── Data block

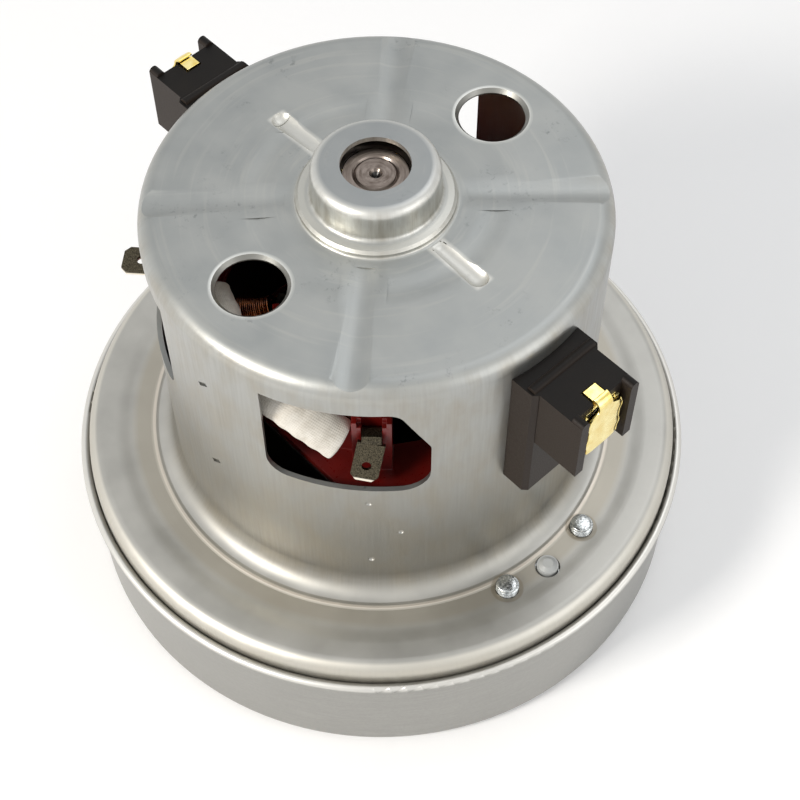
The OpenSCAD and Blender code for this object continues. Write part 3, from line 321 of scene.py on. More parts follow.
def tube_grid(path, side, across, along_side, count):
    """Rings round a path: p + across cos(t) a + along_side sin(t) b, a and b square to it."""
    heading = unit_rows(np.gradient(path, axis=0))
    a = unit_rows(side - np.sum(side * heading, -1, keepdims=True) * heading)
    b = np.cross(heading, a)
    t = np.linspace(0, 2 * np.pi, count, endpoint=False)
    return path[:, None] + across * np.cos(t)[None, :, None] * a[:, None] \
        + along_side * np.sin(t)[None, :, None] * b[:, None]


def outward(obj):
    """Turn every face of a closed piece to point outwards."""
    work = bmesh.new()
    work.from_mesh(obj.data)
    bmesh.ops.recalc_face_normals(work, faces=work.faces)
    work.to_mesh(obj.data)
    work.free()
    return obj


def sweep(name, path, side, radius, count):
    """A closed tube of one radius along a path."""
    grid = tube_grid(path, side, radius, radius, count)
    return outward(surface(name, grid, close_columns=True, caps=True))


print("the unit vector along (3, 4, 0):", unit_rows(np.array([3.0, 4.0, 0.0])))

# %% [markdown]
# ## Patterns round the shaft
# Tools that turn or draw a piece leave marks that follow its axis: rings on a flat face,
# lines up a wall. Noise makes both, once its coordinates are the radius or the direction
# from the shaft. The direction is a unit vector, so the pattern has no seam behind.

# %% Patterns round the shaft
def round_coords(tree, coords):
    """Name y, z, the distance from the shaft, and the direction from it, (x/r, y/r)."""
    place = coords.outputs["Object"]
    split = add(tree, "ShaderNodeSeparateXYZ", None, {0: place}).outputs
    flat = add(tree, "ShaderNodeCombineXYZ", None, {0: split[0], 1: split[1]}).outputs[0]
    radius = add(tree, "ShaderNodeVectorMath", {"operation": "LENGTH"}, {0: flat})
    outer = add(tree, "ShaderNodeVectorMath", {"operation": "NORMALIZE"}, {0: flat})
    turn = add(tree, "ShaderNodeSeparateXYZ", None, {0: outer.outputs[0]}).outputs
    return {"y": split[1], "z": split[2], "radius": radius.outputs["Value"],
        "turn_x": turn[0], "turn_y": turn[1]}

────

From the very first line of the data through the line with "# from the shaft." in it, please reproduce each line exactly and output nothing more.

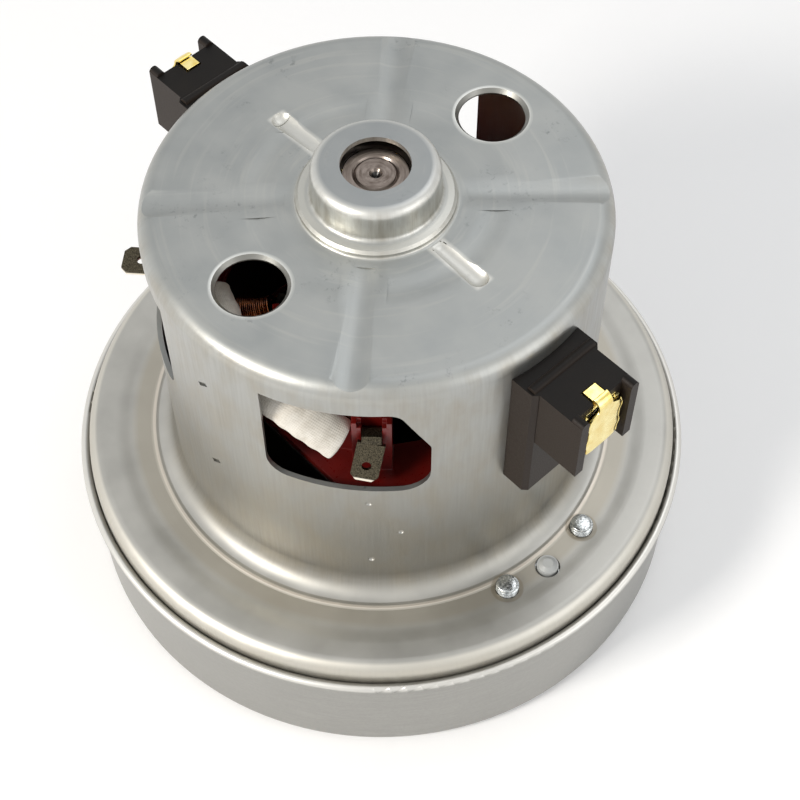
The OpenSCAD and Blender code for this object continues. Write part 3, from line 321 of scene.py on. More parts follow.
def tube_grid(path, side, across, along_side, count):
    """Rings round a path: p + across cos(t) a + along_side sin(t) b, a and b square to it."""
    heading = unit_rows(np.gradient(path, axis=0))
    a = unit_rows(side - np.sum(side * heading, -1, keepdims=True) * heading)
    b = np.cross(heading, a)
    t = np.linspace(0, 2 * np.pi, count, endpoint=False)
    return path[:, None] + across * np.cos(t)[None, :, None] * a[:, None] \
        + along_side * np.sin(t)[None, :, None] * b[:, None]


def outward(obj):
    """Turn every face of a closed piece to point outwards."""
    work = bmesh.new()
    work.from_mesh(obj.data)
    bmesh.ops.recalc_face_normals(work, faces=work.faces)
    work.to_mesh(obj.data)
    work.free()
    return obj


def sweep(name, path, side, radius, count):
    """A closed tube of one radius along a path."""
    grid = tube_grid(path, side, radius, radius, count)
    return outward(surface(name, grid, close_columns=True, caps=True))


print("the unit vector along (3, 4, 0):", unit_rows(np.array([3.0, 4.0, 0.0])))

# %% [markdown]
# ## Patterns round the shaft
# Tools that turn or draw a piece leave marks that follow its axis: rings on a flat face,
# lines up a wall. Noise makes both, once its coordinates are the radius or the direction
# from the shaft. The direction is a unit vector, so the pattern has no seam behind.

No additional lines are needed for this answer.